THE KANSAS CITY LIFE INSURANCE COMPANY CASE, MENTIONED IN YOUR LEGAL BRIEF AND CITED ABOVE, INVOLVED A PERMANENT TAKING. THUS, THE INSTANT CASE IS CLEARLY DISTINGUISHABLE FROM THE LAST CITED CASE IN THAT NO PERMANENT TAKING WAS INVOLVED HERE. SINCE THERE WAS NO PERMANENT TAKING IN THE INSTANT CASE, WE WOULD HAVE NO AUTHORITY TO CONSIDER AND ALLOW YOUR CLIENTS' CLAIM ON THE BASIS OF A "TAKING."

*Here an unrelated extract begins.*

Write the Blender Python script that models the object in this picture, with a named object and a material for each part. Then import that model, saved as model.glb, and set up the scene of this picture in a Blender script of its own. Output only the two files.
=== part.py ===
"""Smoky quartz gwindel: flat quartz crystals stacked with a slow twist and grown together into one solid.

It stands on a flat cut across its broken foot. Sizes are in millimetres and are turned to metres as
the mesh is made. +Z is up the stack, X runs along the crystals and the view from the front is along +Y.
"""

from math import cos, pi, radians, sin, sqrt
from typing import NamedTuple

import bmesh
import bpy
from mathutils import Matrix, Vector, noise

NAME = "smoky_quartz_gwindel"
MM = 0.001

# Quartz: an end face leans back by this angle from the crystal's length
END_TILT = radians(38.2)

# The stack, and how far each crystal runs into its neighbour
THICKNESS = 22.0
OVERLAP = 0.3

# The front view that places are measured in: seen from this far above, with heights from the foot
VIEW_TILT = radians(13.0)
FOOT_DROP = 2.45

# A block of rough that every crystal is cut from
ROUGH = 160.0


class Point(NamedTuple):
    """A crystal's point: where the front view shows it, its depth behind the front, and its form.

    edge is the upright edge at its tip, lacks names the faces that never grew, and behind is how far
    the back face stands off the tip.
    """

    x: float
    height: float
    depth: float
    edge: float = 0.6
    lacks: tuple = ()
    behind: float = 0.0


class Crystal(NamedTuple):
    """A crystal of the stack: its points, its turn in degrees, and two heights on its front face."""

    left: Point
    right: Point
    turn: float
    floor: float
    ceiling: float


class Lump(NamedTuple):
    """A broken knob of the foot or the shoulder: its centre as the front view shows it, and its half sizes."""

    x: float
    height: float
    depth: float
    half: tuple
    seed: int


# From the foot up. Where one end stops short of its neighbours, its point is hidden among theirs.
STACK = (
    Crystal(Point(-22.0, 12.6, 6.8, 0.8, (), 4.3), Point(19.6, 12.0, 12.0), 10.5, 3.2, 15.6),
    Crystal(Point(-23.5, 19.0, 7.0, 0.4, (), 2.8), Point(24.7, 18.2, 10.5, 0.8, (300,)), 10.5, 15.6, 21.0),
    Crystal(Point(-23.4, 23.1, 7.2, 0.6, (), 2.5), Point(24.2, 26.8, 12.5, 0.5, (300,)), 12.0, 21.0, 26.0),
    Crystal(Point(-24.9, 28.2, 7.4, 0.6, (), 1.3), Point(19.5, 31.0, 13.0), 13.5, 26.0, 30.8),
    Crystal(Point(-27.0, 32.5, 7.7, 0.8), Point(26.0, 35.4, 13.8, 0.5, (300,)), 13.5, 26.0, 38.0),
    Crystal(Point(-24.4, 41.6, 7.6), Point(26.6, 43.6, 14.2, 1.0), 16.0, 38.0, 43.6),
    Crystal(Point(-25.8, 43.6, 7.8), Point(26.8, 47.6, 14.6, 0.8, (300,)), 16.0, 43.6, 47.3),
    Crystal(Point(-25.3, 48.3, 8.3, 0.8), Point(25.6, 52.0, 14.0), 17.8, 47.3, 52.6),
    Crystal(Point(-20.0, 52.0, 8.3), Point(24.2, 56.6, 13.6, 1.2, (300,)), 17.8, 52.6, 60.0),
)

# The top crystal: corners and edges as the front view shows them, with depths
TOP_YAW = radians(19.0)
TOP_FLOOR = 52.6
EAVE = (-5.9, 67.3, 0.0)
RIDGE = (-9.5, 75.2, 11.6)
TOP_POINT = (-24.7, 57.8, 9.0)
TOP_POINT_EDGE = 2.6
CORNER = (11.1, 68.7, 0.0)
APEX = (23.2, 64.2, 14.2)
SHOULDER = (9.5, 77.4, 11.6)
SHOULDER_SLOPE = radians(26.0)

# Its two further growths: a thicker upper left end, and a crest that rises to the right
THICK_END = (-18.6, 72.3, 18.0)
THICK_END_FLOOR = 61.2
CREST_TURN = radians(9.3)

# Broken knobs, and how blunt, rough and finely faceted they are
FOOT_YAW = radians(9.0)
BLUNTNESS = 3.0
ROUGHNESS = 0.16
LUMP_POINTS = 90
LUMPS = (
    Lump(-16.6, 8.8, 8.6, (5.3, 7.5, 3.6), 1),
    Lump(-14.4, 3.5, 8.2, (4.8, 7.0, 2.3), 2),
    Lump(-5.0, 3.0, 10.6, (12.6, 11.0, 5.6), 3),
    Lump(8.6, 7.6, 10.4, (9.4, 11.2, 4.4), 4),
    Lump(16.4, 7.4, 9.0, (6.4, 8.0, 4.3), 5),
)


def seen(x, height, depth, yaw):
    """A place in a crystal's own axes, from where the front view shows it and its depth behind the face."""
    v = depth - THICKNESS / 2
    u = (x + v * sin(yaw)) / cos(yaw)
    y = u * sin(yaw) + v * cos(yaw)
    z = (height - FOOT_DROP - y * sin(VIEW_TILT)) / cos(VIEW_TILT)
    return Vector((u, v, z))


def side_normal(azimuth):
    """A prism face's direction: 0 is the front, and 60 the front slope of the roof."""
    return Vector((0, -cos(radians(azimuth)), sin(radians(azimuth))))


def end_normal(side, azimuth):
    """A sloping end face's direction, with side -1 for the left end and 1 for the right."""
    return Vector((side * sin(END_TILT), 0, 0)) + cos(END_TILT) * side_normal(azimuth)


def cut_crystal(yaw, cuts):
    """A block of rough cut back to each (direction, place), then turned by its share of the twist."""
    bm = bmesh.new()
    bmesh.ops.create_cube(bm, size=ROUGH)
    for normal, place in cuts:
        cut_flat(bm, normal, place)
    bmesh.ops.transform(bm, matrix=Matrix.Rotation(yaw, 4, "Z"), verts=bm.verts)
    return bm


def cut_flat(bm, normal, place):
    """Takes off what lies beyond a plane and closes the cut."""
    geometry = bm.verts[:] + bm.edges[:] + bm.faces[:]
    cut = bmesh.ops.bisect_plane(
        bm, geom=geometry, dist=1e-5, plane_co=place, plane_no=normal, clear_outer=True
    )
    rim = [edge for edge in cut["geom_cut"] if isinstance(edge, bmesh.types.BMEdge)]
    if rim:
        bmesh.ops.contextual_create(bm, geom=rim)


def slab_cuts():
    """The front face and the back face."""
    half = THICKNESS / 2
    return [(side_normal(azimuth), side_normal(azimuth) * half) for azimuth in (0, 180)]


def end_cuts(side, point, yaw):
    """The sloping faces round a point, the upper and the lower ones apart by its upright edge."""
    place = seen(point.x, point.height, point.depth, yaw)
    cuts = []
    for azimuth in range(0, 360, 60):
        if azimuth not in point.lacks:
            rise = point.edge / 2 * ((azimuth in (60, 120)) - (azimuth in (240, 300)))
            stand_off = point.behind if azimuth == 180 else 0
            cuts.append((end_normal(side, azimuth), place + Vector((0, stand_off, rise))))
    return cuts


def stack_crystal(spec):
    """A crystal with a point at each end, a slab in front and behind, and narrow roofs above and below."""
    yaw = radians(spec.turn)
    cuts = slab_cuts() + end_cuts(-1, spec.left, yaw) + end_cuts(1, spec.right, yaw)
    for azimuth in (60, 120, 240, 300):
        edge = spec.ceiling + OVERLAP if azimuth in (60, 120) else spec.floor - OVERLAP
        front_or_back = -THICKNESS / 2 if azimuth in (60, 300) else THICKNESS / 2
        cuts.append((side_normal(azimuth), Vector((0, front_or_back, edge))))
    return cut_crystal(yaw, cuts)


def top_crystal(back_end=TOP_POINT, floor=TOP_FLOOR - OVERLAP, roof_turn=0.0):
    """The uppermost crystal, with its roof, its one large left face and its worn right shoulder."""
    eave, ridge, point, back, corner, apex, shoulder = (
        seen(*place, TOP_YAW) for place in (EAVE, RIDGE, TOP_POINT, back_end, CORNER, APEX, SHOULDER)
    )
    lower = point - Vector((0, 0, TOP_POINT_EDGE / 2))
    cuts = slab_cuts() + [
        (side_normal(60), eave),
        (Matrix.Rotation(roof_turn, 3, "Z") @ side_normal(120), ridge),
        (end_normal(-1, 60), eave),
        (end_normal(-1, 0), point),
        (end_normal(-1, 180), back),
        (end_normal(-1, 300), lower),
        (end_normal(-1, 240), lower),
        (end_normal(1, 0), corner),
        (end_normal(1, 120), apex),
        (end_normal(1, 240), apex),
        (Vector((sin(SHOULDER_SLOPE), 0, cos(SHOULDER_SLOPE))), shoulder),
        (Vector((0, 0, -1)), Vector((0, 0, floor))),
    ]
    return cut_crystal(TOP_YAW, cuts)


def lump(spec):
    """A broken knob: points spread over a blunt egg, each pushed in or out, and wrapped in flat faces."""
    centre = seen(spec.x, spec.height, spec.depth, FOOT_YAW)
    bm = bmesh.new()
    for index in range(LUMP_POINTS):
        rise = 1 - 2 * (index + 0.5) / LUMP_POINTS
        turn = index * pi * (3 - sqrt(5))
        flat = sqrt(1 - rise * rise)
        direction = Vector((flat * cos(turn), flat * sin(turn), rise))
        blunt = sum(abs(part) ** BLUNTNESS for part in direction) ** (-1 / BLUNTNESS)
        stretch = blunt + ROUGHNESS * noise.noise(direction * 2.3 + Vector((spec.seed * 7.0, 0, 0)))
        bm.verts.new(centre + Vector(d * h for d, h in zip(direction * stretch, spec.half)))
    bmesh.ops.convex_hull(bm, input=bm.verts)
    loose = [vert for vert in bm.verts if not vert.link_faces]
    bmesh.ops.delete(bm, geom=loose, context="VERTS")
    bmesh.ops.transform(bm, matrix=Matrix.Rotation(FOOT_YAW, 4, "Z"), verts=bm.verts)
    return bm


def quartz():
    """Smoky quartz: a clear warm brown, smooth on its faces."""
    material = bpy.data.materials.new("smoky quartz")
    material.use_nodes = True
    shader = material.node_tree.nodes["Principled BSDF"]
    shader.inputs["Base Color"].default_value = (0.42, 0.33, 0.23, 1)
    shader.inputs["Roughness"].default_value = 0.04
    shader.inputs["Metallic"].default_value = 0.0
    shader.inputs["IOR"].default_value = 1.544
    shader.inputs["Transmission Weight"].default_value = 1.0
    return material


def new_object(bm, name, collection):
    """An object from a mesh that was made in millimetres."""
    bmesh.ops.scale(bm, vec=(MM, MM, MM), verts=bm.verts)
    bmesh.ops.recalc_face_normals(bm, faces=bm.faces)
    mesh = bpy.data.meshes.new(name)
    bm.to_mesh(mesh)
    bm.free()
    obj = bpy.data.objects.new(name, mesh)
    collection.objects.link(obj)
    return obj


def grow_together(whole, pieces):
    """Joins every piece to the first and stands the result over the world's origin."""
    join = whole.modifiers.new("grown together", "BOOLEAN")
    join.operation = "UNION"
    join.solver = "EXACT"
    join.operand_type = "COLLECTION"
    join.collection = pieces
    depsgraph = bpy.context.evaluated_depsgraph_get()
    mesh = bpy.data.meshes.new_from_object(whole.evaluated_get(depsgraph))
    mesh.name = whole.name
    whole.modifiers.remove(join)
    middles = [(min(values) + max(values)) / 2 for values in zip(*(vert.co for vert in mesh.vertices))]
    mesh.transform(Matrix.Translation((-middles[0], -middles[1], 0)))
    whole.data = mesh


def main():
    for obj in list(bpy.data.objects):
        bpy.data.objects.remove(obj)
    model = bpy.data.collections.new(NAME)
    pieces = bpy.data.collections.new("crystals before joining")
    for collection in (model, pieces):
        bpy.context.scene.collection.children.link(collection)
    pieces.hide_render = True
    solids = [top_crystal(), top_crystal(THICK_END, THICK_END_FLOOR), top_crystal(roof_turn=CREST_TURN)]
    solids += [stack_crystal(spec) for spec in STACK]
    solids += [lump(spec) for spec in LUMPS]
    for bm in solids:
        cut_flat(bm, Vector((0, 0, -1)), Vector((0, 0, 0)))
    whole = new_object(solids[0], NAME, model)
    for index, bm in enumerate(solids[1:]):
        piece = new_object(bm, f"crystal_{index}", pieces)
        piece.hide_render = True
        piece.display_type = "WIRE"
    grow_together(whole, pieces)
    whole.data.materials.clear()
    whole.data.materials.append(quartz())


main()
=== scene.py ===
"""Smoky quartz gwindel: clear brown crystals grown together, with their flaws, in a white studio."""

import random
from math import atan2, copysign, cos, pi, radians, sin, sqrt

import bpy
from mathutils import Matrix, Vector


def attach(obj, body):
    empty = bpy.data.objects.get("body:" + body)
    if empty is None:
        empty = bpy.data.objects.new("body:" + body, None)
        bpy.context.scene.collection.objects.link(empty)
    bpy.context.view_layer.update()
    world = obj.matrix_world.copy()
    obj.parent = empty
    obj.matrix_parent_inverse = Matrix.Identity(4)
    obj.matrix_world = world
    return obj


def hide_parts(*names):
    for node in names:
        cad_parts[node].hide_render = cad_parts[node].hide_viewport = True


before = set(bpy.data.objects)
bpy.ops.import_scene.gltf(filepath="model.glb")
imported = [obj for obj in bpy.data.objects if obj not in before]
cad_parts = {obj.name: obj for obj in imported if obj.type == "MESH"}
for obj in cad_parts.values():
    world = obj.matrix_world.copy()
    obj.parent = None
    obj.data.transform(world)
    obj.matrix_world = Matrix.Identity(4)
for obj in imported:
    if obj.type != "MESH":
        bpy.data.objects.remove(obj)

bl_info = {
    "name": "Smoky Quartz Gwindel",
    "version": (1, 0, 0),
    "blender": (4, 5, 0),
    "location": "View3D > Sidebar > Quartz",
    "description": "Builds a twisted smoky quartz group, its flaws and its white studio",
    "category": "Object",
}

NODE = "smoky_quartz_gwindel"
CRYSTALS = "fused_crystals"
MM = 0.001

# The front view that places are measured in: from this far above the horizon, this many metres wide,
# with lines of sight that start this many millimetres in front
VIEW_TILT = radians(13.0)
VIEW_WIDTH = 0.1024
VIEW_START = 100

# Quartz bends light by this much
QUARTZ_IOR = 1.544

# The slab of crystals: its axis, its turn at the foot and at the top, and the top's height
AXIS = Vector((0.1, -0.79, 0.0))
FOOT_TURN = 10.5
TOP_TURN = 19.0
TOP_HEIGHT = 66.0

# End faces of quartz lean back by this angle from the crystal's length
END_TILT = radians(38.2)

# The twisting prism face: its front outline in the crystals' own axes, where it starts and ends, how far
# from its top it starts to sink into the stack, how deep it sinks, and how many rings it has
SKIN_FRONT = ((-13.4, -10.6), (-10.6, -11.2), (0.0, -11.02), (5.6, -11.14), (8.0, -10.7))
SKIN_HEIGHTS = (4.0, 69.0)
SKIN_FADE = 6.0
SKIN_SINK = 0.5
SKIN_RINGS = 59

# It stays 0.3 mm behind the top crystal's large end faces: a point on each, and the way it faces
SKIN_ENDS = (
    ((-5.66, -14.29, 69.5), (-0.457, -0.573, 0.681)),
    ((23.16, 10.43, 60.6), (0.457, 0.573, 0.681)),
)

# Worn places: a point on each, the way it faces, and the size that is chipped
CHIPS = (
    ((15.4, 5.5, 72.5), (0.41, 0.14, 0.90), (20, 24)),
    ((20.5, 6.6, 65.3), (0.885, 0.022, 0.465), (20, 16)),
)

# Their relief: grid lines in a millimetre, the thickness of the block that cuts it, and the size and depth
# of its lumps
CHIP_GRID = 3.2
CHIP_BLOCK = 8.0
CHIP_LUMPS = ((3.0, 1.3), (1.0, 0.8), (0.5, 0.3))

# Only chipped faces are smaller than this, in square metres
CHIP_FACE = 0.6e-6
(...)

ALLOWANCE OF THE CLAIMS IN THIS CASE ON ANY OTHER BASIS WOULD BE A MATTER EXCLUSIVELY WITHIN THE JURISDICTION OF THE SECRETARY OF THE ARMY, RATHER THAN THIS OFFICE. SEE 28 U.S.C. 2671-2680 AND 10 U.S.C. 2733.

IN LIGHT OF THE FOREGOING, YOUR CLIENTS' CLAIM MUST BE AND IS DENIED.